• _EXERCISE DIRECTIONS_
What is the number of lines containing the word "imported"? Give that number alone.

• _INFORMATION SHOWN_
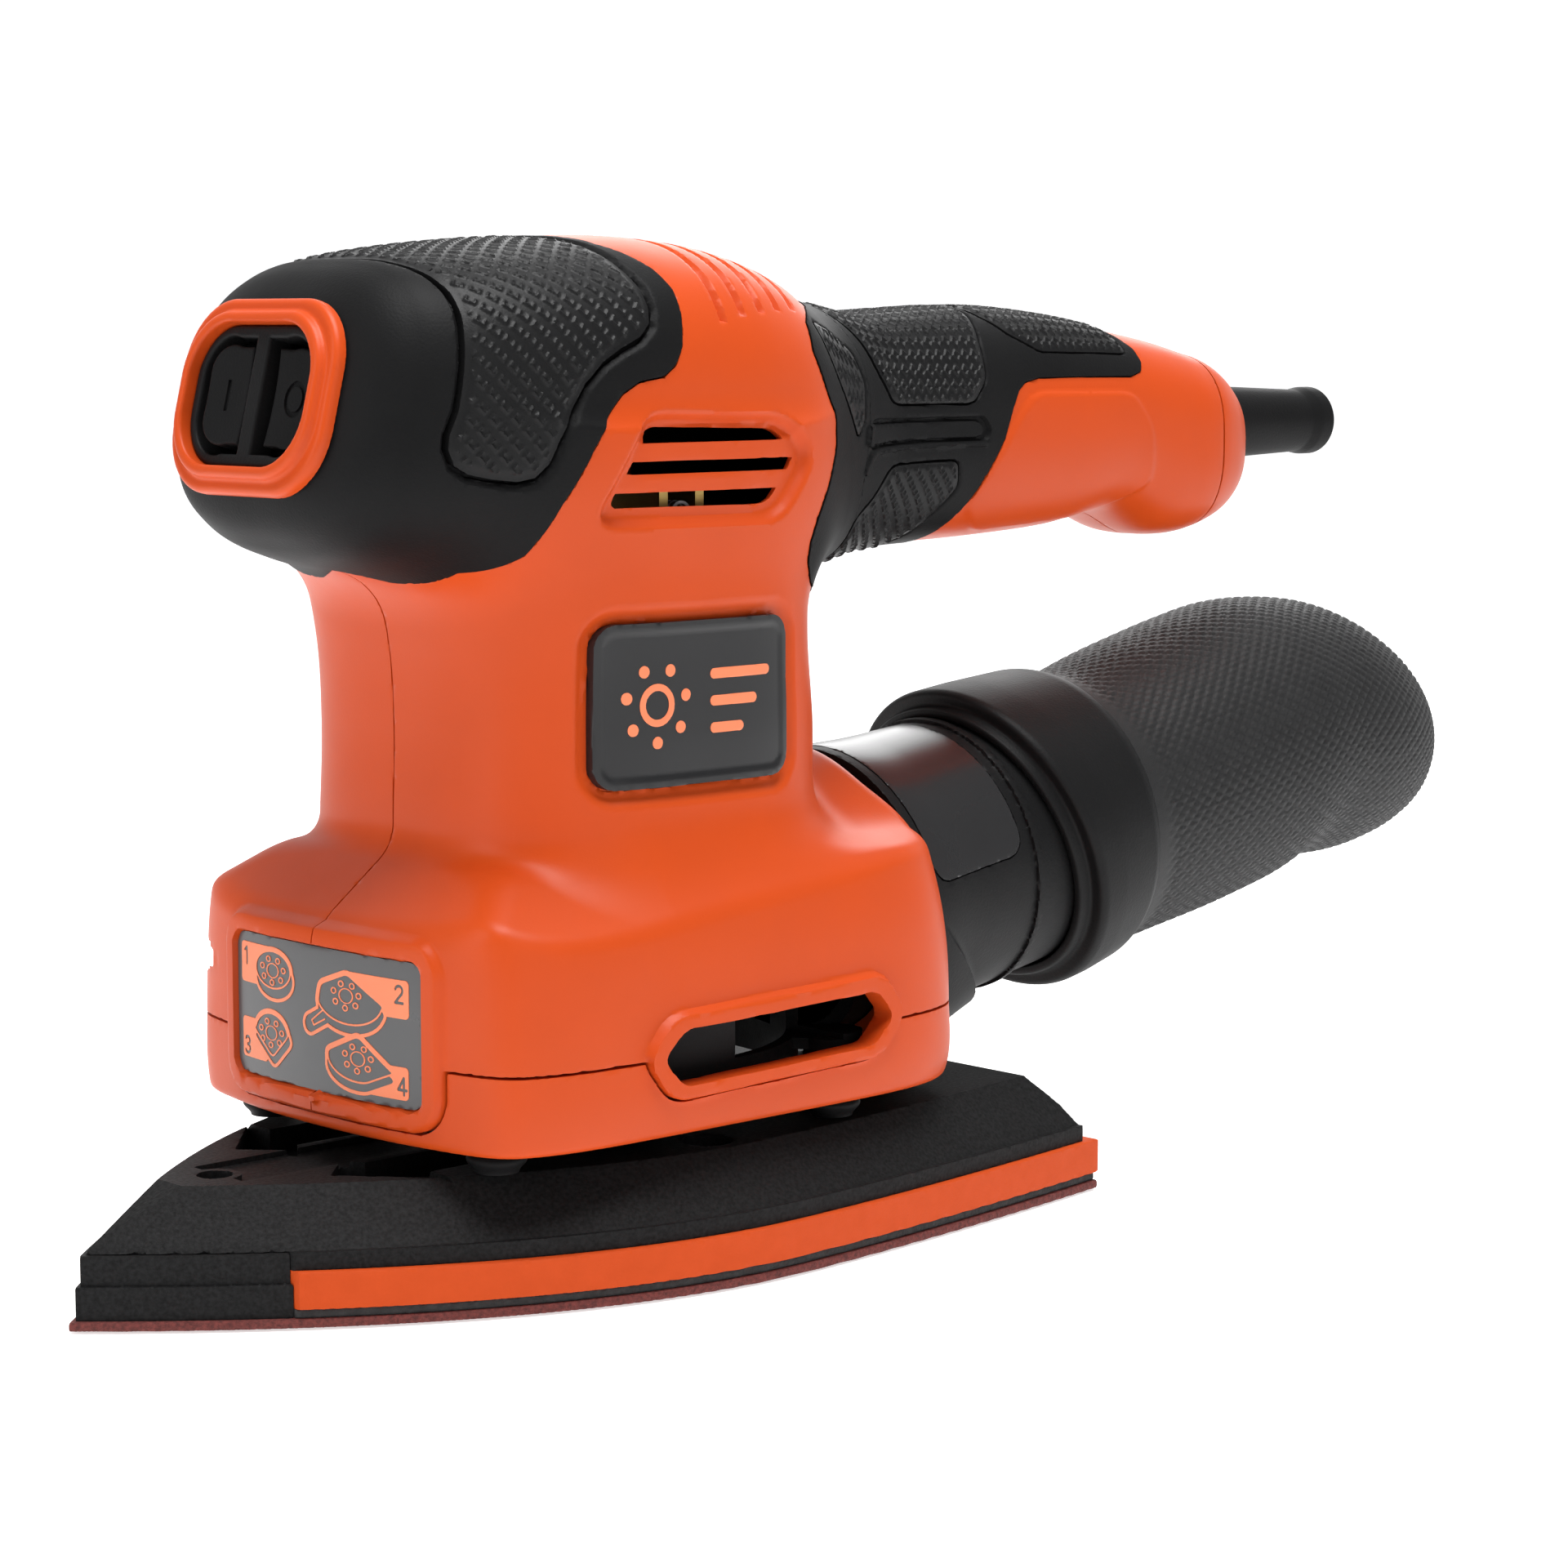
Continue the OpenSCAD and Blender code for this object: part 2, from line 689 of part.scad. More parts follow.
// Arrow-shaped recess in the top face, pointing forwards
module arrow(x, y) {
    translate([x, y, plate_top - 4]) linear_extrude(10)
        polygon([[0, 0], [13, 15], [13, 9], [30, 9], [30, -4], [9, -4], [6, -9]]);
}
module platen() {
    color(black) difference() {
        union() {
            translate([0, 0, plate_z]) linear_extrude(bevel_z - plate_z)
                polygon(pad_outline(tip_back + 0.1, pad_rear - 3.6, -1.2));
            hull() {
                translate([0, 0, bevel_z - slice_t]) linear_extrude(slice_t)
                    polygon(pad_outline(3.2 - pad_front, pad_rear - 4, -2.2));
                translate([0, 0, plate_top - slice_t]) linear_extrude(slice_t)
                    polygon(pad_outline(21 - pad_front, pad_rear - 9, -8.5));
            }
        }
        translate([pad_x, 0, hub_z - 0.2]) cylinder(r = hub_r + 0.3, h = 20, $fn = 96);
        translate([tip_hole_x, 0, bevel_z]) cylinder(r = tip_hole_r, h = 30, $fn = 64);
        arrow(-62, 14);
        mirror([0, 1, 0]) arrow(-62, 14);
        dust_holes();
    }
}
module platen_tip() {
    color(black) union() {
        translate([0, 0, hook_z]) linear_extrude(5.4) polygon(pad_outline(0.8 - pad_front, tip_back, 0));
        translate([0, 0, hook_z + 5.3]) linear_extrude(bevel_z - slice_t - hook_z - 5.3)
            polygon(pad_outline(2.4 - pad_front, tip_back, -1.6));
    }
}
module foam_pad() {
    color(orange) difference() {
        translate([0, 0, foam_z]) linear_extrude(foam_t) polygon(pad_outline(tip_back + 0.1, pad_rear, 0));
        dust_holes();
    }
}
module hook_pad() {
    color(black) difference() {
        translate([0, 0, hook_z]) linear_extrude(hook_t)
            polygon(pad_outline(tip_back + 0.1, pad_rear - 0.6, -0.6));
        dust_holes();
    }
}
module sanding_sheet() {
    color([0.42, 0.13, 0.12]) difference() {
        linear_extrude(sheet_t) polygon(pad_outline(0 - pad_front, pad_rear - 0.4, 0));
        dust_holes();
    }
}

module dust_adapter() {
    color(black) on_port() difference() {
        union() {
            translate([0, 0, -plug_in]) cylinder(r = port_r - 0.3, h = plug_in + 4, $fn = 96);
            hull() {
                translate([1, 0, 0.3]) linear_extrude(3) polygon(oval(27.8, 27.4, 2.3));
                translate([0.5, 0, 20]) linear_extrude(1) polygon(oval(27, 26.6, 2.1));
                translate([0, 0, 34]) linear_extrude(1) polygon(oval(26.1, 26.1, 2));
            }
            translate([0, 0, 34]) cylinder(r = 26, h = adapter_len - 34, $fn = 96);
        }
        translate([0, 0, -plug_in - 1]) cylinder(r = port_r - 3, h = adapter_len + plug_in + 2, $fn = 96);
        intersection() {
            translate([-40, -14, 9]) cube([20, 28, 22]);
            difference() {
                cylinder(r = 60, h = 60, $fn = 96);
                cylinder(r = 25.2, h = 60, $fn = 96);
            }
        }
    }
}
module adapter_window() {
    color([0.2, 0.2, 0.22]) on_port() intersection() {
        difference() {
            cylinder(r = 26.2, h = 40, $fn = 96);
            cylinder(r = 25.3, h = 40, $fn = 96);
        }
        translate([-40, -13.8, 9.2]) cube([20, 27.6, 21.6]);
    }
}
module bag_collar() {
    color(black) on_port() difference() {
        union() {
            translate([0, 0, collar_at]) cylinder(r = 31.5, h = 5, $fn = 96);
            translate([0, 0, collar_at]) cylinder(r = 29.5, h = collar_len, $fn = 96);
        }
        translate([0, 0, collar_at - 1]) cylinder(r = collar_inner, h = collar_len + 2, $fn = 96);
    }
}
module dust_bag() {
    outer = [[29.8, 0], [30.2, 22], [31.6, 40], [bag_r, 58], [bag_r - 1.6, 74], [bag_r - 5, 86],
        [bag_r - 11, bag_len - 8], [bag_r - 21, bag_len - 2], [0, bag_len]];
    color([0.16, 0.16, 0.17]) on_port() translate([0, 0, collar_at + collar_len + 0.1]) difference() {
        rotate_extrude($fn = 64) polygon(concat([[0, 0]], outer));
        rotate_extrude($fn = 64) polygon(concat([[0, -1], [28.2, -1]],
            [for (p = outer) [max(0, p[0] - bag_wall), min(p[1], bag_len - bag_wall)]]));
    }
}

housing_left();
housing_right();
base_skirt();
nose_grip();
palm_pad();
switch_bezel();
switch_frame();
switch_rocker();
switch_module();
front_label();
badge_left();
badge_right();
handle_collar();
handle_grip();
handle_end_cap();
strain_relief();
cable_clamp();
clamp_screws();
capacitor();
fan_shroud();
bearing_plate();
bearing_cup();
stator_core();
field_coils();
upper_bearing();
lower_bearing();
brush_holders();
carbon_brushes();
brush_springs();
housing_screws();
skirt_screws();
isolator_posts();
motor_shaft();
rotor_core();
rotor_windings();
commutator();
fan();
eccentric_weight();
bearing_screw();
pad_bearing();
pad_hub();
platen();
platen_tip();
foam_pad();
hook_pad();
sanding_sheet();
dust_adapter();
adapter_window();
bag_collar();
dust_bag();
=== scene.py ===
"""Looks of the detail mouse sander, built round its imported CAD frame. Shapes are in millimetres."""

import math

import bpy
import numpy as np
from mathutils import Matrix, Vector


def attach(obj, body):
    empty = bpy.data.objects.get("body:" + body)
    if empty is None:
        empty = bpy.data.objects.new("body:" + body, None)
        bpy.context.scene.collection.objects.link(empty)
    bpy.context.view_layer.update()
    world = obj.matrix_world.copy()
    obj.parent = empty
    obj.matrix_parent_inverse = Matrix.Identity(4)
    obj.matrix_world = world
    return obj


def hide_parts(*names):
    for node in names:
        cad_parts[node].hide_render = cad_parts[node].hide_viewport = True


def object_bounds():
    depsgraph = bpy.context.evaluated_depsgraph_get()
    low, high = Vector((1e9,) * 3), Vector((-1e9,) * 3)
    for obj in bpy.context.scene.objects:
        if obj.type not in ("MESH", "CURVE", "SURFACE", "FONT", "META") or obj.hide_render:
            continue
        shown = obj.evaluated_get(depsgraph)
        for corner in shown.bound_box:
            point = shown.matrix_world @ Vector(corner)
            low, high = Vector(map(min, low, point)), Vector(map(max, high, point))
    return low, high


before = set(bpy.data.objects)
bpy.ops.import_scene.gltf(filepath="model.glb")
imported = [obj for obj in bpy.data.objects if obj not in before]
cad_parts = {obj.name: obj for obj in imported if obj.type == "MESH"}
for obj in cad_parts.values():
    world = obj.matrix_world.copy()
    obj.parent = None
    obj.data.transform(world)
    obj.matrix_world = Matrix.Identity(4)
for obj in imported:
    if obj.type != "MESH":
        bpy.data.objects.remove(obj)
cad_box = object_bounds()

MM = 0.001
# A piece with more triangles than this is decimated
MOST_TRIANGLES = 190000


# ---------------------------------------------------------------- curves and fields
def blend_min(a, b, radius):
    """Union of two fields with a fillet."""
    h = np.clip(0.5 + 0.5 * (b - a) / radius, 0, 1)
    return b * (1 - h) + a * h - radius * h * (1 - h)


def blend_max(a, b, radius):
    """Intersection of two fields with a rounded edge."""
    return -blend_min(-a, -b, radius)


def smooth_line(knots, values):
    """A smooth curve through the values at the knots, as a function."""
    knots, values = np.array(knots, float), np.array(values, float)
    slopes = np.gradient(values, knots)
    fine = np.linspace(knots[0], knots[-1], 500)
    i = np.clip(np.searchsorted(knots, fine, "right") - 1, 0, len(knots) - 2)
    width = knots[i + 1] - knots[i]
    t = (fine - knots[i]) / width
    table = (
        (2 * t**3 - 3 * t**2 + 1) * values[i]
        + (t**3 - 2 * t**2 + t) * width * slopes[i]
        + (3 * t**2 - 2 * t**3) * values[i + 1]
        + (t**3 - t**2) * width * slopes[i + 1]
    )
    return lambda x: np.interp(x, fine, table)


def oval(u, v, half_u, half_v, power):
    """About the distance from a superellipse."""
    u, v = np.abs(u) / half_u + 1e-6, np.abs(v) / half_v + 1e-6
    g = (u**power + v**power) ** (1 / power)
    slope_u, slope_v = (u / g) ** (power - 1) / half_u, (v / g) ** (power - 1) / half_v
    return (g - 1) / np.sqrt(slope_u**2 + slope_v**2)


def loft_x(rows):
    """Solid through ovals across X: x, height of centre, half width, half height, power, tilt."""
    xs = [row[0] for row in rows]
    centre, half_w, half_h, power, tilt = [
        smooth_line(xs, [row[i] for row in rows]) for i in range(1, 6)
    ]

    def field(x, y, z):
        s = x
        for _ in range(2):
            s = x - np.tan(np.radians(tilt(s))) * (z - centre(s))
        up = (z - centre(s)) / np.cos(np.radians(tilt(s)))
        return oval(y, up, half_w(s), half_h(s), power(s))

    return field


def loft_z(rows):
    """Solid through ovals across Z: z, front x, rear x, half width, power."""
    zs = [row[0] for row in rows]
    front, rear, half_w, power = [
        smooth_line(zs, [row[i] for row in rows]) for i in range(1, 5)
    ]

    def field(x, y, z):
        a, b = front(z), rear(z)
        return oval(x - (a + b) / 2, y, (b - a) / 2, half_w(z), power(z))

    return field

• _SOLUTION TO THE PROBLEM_
4